Artists should speak out

Two razor-thin presidential elections, a controversial war and questionable domestic policies have sent many people to either side of the political room, creating the most divisive time for the United States since the 1960s.In tumultuous times, it’s only natural for people to speak out – either for or against an issue.

“Artists, be they painters, actors, writers or musicians, have a responsibility to reflect and interpret the world around them,” said DJ Shadow, a popular, underground, San Francisco musician, in a statement on

Musicians, for the most part, have not been as widely outspoken, or perhaps they have not been as widely heard.

When the Dixie Chicks’ Natalie Maines went political in 2003, saying in London she was “ashamed the President of the United States is from Texas,” the members of Dixie Chicks saw their songs removed from radio playlists and found themselves rejected by some of their fan base.

The few examples of anti-war songs have also been ignored by mainstream radio.

In 2003, DJ Shadow and Zack De La Rocha, former singer of Rage Against the Machine, produced “March of Death” and released it as a free MP3 download on De La Rocha’s web site,

“March” is an explosive, anti-war rant against the president and his administration.

“Who let the cowboy in the saddle? He don’t know a missile from a gavel,” screams De La Rocha over distorted guitars and Shadow’s infamous, heavy-hitting drums.

The Beastie Boys also released a free MP3 download in 2003 critical of the Bush administration, “In A World Gone Mad…”

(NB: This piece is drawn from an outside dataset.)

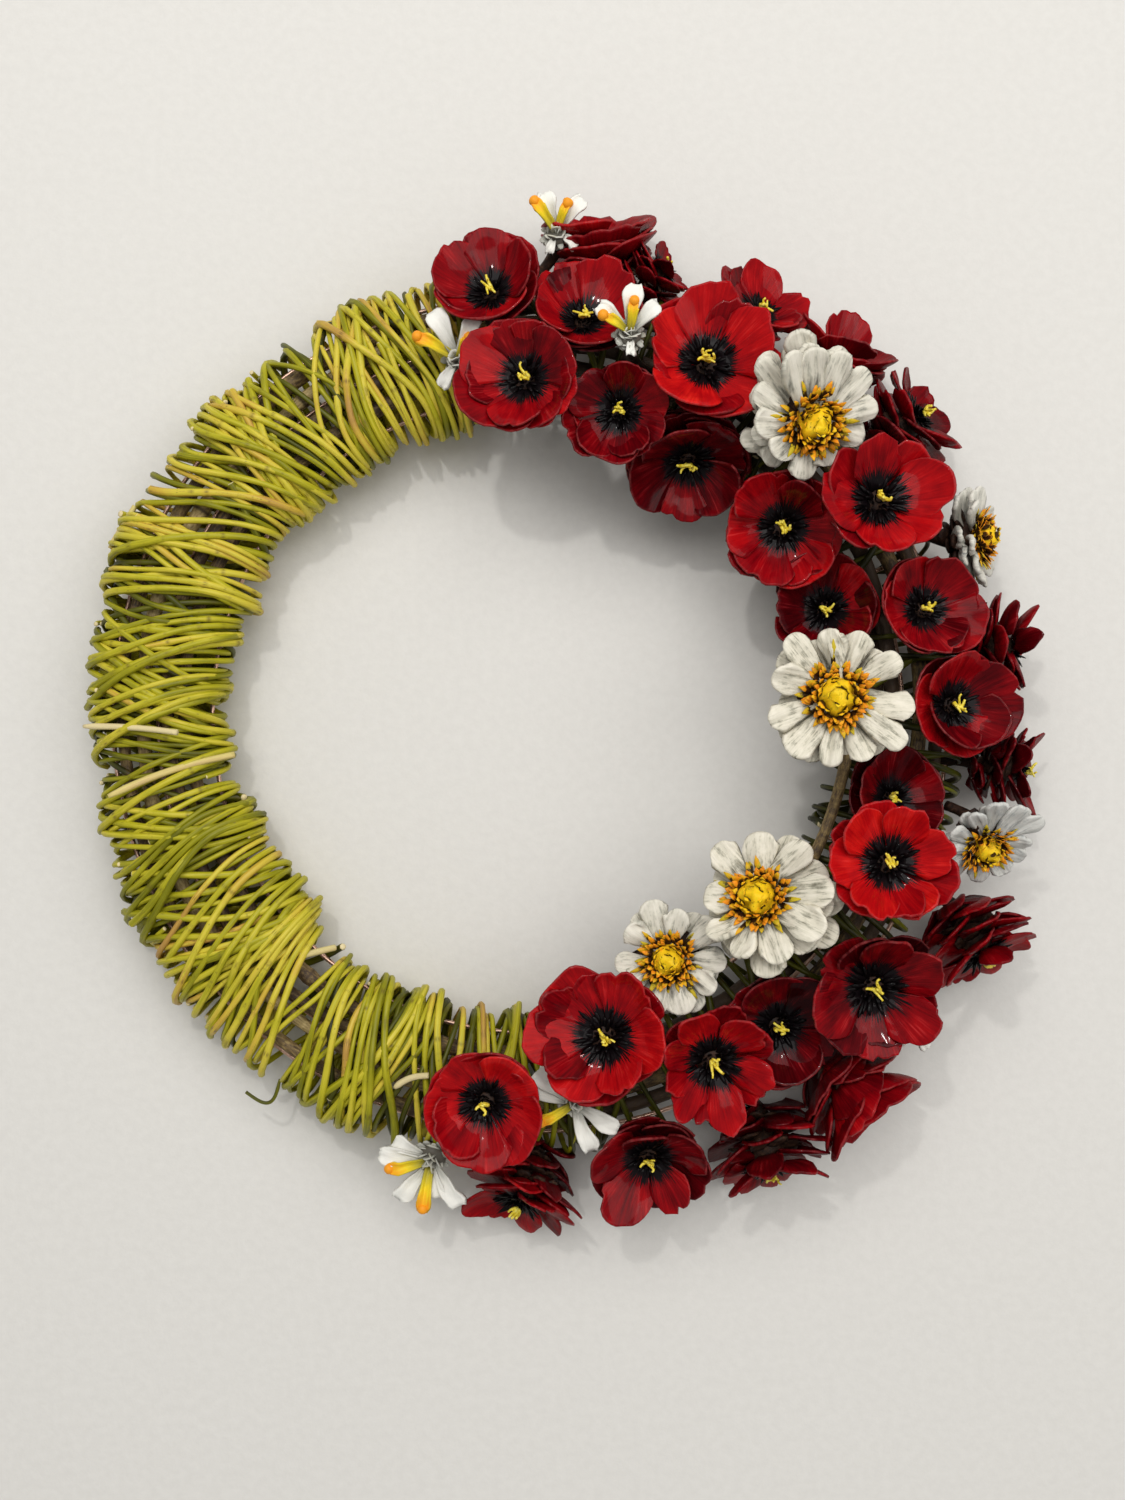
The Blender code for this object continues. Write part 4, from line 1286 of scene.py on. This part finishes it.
def crown_mound(shape, stand, rng, radius, top, low):
    """A rough closed dome in the middle of a daisy."""
    share = np.linspace(0, 1, MOUND_ROWS)
    lump, grain = waves(rng, 5, 7.0), waves(rng, 6, 30.0)
    around = np.arange(MOUND_SIDES) / MOUND_SIDES * TAU
    out = radius * np.sqrt(np.clip(1 - share ** 2.2, 0.004, 1))
    rings = np.stack((out[:, None] * np.cos(around), out[:, None] * np.sin(around),
                      (low + (top - low) * share)[:, None] + 0 * around), -1)
    swell = 1 + 0.10 * lump(rings[..., 0] * 3, rings[..., 1] * 3)
    swell = swell + 0.12 * grain(rings[..., 0] + rings[..., 2], rings[..., 1])
    rings = rings * np.stack((swell, swell, 1 + 0 * swell), -1)
    rings[..., 2] += 0.03 * grain(rings[..., 1], rings[..., 0])
    points = np.concatenate((rings.reshape(-1, 3), rings[:1].mean(1), rings[-1:].mean(1)))
    _, faces = tube(np.zeros((MOUND_ROWS, 3)) + share[:, None], share, (1, 0, 0), MOUND_SIDES)
    colour = np.concatenate((np.repeat(0.40 - 0.34 * share, MOUND_SIDES), (0.4, 0.06)))
    shape.add(stand.put(points, 0.8), faces, 1, tone=colour, mark=0.70)


# %% Build the daisies
# The rings of pointed scales round the middle: how many, how far out, how high, how steep
# and how long each is, and its colour from yellow to olive.
CROWN_RINGS = [(9, 0.10, 0.17, 0.9, 0.07, 0.10), (16, 0.19, 0.08, 0.9, 0.09, 0.26),
               (22, 0.24, 0.0, 0.95, 0.15, 0.44), (26, 0.27, -0.06, 0.8, 0.18, 0.52),
               (24, 0.29, -0.10, 0.6, 0.20, 0.54), (20, 0.30, -0.12, 0.4, 0.22, 0.62),
               (13, 0.31, -0.13, 0.22, 0.25, 0.78), (7, 0.31, -0.13, 0.12, 0.31, 0.92)]


def daisy(number, lean_to, lean, spin, petals, rows, size, tone, slide):
    """One daisy for the node of its number."""
    node = f"white_{number:02d}"
    rng = np.random.default_rng(500 + number)
    stand = Stand(node, lean_to, lean, spin, size, 0.26, slide, LOOKS.get(node))
    shape = Shape()
    wide = math.sin(math.pi / petals) * 0.62
    daisy_row(shape, stand, rng, petals, 0, 1.0, wide, -0.12, 0.0, tone)
    if rows == 3:
        daisy_row(shape, stand, rng, petals, 0.5, 0.97, wide * 1.1, -0.42, -0.34, tone, 0.1)
        daisy_row(shape, stand, rng, petals, 0.1, 0.92, wide * 1.1, -0.72, -0.66, tone, 0.2)
    else:
        daisy_row(shape, stand, rng, petals, 0.5, 0.90, wide * 0.92, -0.32, -0.22, tone, 0.2, 0.4)
    crown_mound(shape, stand, rng, 0.26, 0.21, -0.20)
    for count, out, up, rise, long, colour in CROWN_RINGS:
        ring_of_scales(shape, stand, rng, 1, count, out, up, rise, long, 0.22, colour,
                       rng.random(), 1.0, BLADE, 0.4)
    deep = -0.62 if rows == 2 else -1.0
    cone_back(shape, stand, rng, 2, -0.16, deep)
    stalk(shape, stand, rng, 2, deep + 0.06)
    return shape.build(f"painted_{node}", [white_paint, crown_paint, cone_brown], "white_cone",
                       node)


for number, row in enumerate(DAISIES, 1):
    piece = daisy(number, *row)
print("daisies", number, "faces in the last", len(piece.data.polygons))

# %% [markdown]
# ## Small strap flowers
#
# The small flowers are seed heads that have opened into stiff straps. Each strap is a
# hollow strip that bends outwards and ends in a thick knob. The table gives the compass
# direction of each strap as the camera sees it, its length in mm, how steeply it rises,
# and whether it is a yellow one.

# %% Straps of each small flower
STRAPS = [
    [(124, 26, 0.7, 0), (65, 23, 0.8, 0), (-120, 16, 0.4, 0), (-50, 12, 0.3, 0),
     (155, 23, 0.7, 1), (58, 15, 1.1, 1)],
    [(110, 19, 0.8, 0), (45, 20, 0.7, 0), (-108, 11, 0.3, 0), (-38, 12, 0.3, 0),
     (131, 20, 0.9, 1), (60, 16, 1.0, 1)],
    [(80, 22, 0.8, 0), (140, 19, 0.7, 0), (37, 19, 0.7, 0), (-90, 10, 0.3, 0),
     (157, 17, 0.9, 1), (84, 17, 1.1, 1)],
    [(135, 24, 0.4, 0), (-75, 24, 0.5, 0), (-25, 24, 0.5, 0), (160, 22, 0.3, 0),
     (-150, 20, 0.6, 1)],
    [(150, 20, 0.3, 0), (171, 25, 0.3, 0), (-124, 24, 0.2, 0), (-77, 18, 0.4, 0),
     (-64, 25, 0.3, 0), (188, 22, 0.5, 1), (-98, 24, 0.5, 1)],
    [(-60, 12, 0.4, 0), (100, 10, 0.5, 0), (-130, 11, 0.3, 0), (20, 10, 0.5, 1)],
]
STRAP_STEPS = 14


def strap_shape(rng, long, rise, gold):
    """Front and thickness of one strap along +X, in mm, and how far along it each point lies."""
    side = np.linspace(-1, 1, 9)[None, :]
    share = np.linspace(0, 1, STRAP_STEPS)[:, None]
    knob = np.exp(-((share - 0.9) / 0.10) ** 2)
    broad = 0.085 if gold else 0.17
    width = long * (0.055 + broad * share ** 1.5)
    width = width * np.sqrt(np.clip((1.03 - share) / 0.14, 0.04, 1))
    slope = rise * (1 - 0.6 * share) - rng.uniform(0.3, 0.9) * np.clip((share - 0.7) / 0.3, 0, 1)
    step = long / (STRAP_STEPS - 1)
    out = np.cumsum(np.cos(slope) * step, axis=0) - step
    up = np.cumsum(np.sin(slope) * step, axis=0) - step * math.sin(rise)
    bend, lump = waves(rng, 4, 2.5), waves(rng, 5, 5.0)
    aside = side * width * (1 + 0.12 * lump(share * 3, side)) + 0.06 * long * bend(share, 0) * share
    lift = (0.75 if gold else 0.5) * width * side ** 2 * (1 - knob)
    up = up + 0.4 * lump(share * 4, side * 1.5) * share
    front = np.stack(np.broadcast_arrays(out - lift * 0.3, aside, up + lift), -1)
    thick = (0.8 + 1.6 * knob * (0.8 + 0.3 * lump(side, share))) * np.ones_like(side)
    return front, thick, share * np.ones_like(side)


# %% Build the small flowers
KNOB, KNOB_HALF = 2.5, 2.4


def knob_on(shape, rng, points):
    """A round knob on the end of a yellow strap."""
    lines = points.reshape(STRAP_STEPS, -1, 3)
    end = lines[-2:].mean(axis=(0, 1))
    way = unit(lines[-1].mean(0) - lines[-4].mean(0))
    ball = np.linspace(-1, 1, 9)
    radii = KNOB * np.sqrt(1.02 - ball ** 2) * (1 + 0.08 * waves(rng, 4, 5)(ball, 0))
    ball_points, faces = tube(end + way * KNOB_HALF * ball[:, None], radii, (0.1, 0.2, 1), 10)
    shape.add(ball_points, faces, 0, tone=1, mark=0.98)


def small_flower(number, lean_to, lean, spin, size):
    """One strap flower for the node of its number."""
    node = f"small_{number:02d}"
    rng = np.random.default_rng(700 + number)
    stand = Stand(node, lean_to, lean, spin, size, 0.10)
    shape = Shape()
    base = stand.rim - stand.axis * 0.42 * size
    for compass, long, rise, gold in STRAPS[number - 1]:
        front, thick, share = strap_shape(rng, long, rise, gold)
        points, faces = sheet(front, thick)
        place = np.stack((front[..., 1], front[..., 0], front[..., 2] * 0 + rng.uniform(0, 900)), -1)
        points = points @ np.array(Matrix.Rotation(math.radians(compass), 3, "Z")).T + base
        shape.add(points, faces, 0, tone=gold, mark=both_sides(share, share * 0.7),
                  place=both_sides(place))
        if gold:
            knob_on(shape, rng, points)
    for count, out, up, rise in ((6, 0.04, -0.42, 1.2), (8, 0.08, -0.50, 0.9), (8, 0.10, -0.62, 0.6)):
        ring_of_scales(shape, stand, rng, 0, count, out, up, rise, 0.26, 0.45, 0, rng.random(), 0.4)
    cone_back(shape, stand, rng, 0, -0.34, -0.80, 0.6, 0.32)
    stalk(shape, stand, rng, 1, -0.72)
    return shape.build(f"painted_{node}", [strap_paint, cone_brown], "small_cone", node)


for number, row in enumerate(SMALLS, 1):
    piece = small_flower(number, *row)
print("small flowers", number, "faces in the last", len(piece.data.polygons))

# %% [markdown]
# ## Wall, light and camera
#
# The wreath lies on a plain pale plaster wall, which is the floor here. A large soft
# lamp stands beyond the ring's top, a weaker one to its right and a small one gives the
# wet spots. A pale sky fills the shadows. The camera hangs straight over the ring, a
# little right of and below its middle, as in the photograph.

# %% Plaster wall
WALL = 3.0
wall_mesh = bpy.data.meshes.new("wall")
wall_mesh.from_pydata([(-WALL, -WALL, 0), (WALL, -WALL, 0), (WALL, WALL, 0), (-WALL, WALL, 0)],
                      [], [(0, 1, 2, 3)])
wall = bpy.data.objects.new("wall", wall_mesh)
bpy.context.scene.collection.objects.link(wall)
plaster = Finish("plaster")
roller = plaster.noise(plaster.spot(), 0.22, 4, 0.6)
plaster.use(Base_Color=plaster.ramp(roller, [(0.35, (0.70, 0.685, 0.655)),
                                             (0.65, (0.73, 0.715, 0.685))]),
            Roughness=plaster.span(roller, 0.3, 0.7, 0.75, 0.9))
plaster.bump(roller, 0.25, 0.6)
wall_mesh.materials.append(plaster.material)

# %% Lamps, sky and camera
def lamp(name, place, energy, size, colour):
    """A square soft lamp that faces the ring."""
    data = bpy.data.lights.new(name, "AREA")
    data.energy, data.size, data.color = energy, size, colour
    obj = bpy.data.objects.new(name, data)
    obj.location = place
    obj.rotation_euler = (-Vector(place)).to_track_quat("-Z", "Y").to_euler()
    bpy.context.scene.collection.objects.link(obj)


lamp("soft_main", (-0.15, 1.05, 2.2), 33, 2.0, (1.0, 0.985, 0.96))
lamp("small_spark", (-0.35, 0.85, 1.6), 4.5, 0.07, (1.0, 0.98, 0.95))
lamp("soft_fill", (1.5, 0.4, 2.2), 21, 1.8, (1.0, 0.98, 0.95))
SKY_LIGHT = 0.36
world = bpy.data.worlds.new("pale_sky")
world.use_nodes = True
world.node_tree.nodes["Background"].inputs[0].default_value = (0.97, 0.97, 0.95, 1)
world.node_tree.nodes["Background"].inputs[1].default_value = SKY_LIGHT
bpy.context.scene.world = world
bpy.context.scene.view_settings.view_transform = "Standard"

CAMERA_RIGHT, CAMERA_DOWN, CAMERA_HEIGHT = 15.2, 16.9, 727.0
FOCAL_PIXELS, FRAME_PIXELS, SENSOR = 1489, 1500, 36
camera = bpy.data.cameras.new("camera")
camera.sensor_width = SENSOR
camera.lens = FOCAL_PIXELS / FRAME_PIXELS * SENSOR
camera.clip_start = 0.01
eye = bpy.data.objects.new("camera", camera)
eye.location = (CENTRE + (CAMERA_RIGHT, -CAMERA_DOWN, CAMERA_HEIGHT)) * MM
bpy.context.scene.collection.objects.link(eye)
bpy.context.scene.camera = eye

“We need health care more than going to war, you think it’s democracy we’re fighting for?,” they rap.

Much like DJ Shadow, Beastie Boy Mike D said it’s a citizen’s responsibility to speak for or against an issue at hand.

“We felt it would be irresponsible not to address what’s going on in the world while the events are still current,” Mike D said in a statement on the group’s official Web site.

But while the Beasties and Shadow have always been vocal about their beliefs, few other musicians have been motivated (or brave) enough to tackle the war in Iraq, the president or any controversial topic.

In the 1960s, it wasn’t uncommon to hear big acts take on big issues.

Bob Dylan wished death upon warmonger politicos in “Masters of War,” the Beatles’ George Harrison criticized mounting taxes in “Taxman” and The Doors produced the eerily vague “Five to One,” which has been interpreted by fans as both anti-war and anti-hippie.

For the time being, I don’t see Ashlee Simpson rallying her teenage troops against the Patriot Act or hear Nelly writing anything more profound than “Let me see ya grill.”

One could argue, however, that the culture of the 1960s was a far cry from the culture of today. In the 1960s, youth was the counter-culture and the counter-culture survived on opposing the people in power.

Today’s unmotivated youth culture is more likely to pay attention to MTV than the BBC.

The war in Vietnam was also a much bloodier and longer affair than Iraq has been for the United States thus far; perhaps a larger, more vocal anti-war base is in the future.

Art, be it music, film or literature, can serve as a cultural record of our time. Let’s hope people don’t look back and think we were concerned only with American Idols, dancing celebrities and break-up anthems.

John-Laurent Tronche is a senior news-editorial major from Fort Worth.